An appeals court said Wednesday a security guard who was injured in a 2011 tornado can pursue a lawsuit against a company that put on an air show in Polk County.

The 2nd District Court of Appeal overturned a lower-court ruling that Sun 'N Fun Fly-In, Inc., was immune from liability because of the state's workers-compensation insurance laws.

The lawsuit was filed by Alice Slora, an employee of U.S. Security Associates, Inc., which provided security for an air show operated by Sun 'N Fun Fly-In at Lakeland Linder Regional Airport.

During the show, a severe storm hit Polk County, and a tornado lifted a guard shack off the ground and put it in a nearby ditch, according to Wednesday's ruling. Slora, who was inside the shack, suffered injuries.

She received workers-compensation benefits from U.S. Security Associates and filed a negligence lawsuit against Sun 'N Fun Fly-In, alleging in part that the bad weather was foreseeable and that the guard shack had not been maintained properly.

Sun 'N Fun Fly-In argued that it should be immune from liability under the workers-compensation laws because it was a contractor that sublet contract work to U.S. Security, the ruling said.

A circuit judge agreed with Sun 'N Fun Fly-In that it qualified for the immunity because it had a contract with the Federal Aviation Administration to operate the air show.

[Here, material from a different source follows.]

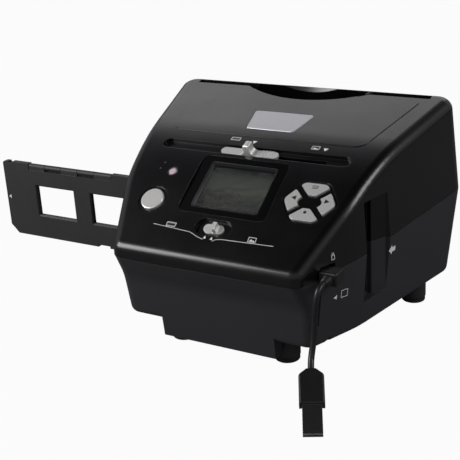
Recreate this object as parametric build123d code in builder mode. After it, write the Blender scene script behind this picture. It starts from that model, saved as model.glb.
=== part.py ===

But the appeals court overturned that decision, finding that Sun 'N Fun Fly-In's approvals from the federal agency were not a contract.

"The record in this case establishes that Sun 'n Fun's relationship with the FAA was one of regulatory grace, not bargained-for exchange,'' said the ruling, written by appeals-court Judge Samuel Salario and joined by judges Chris Altenbernd and Daniel Sleet.

"Sun 'n Fun thus failed to meet its burden to establish that a contract existed as a matter of law between Sun 'n Fun and the FAA."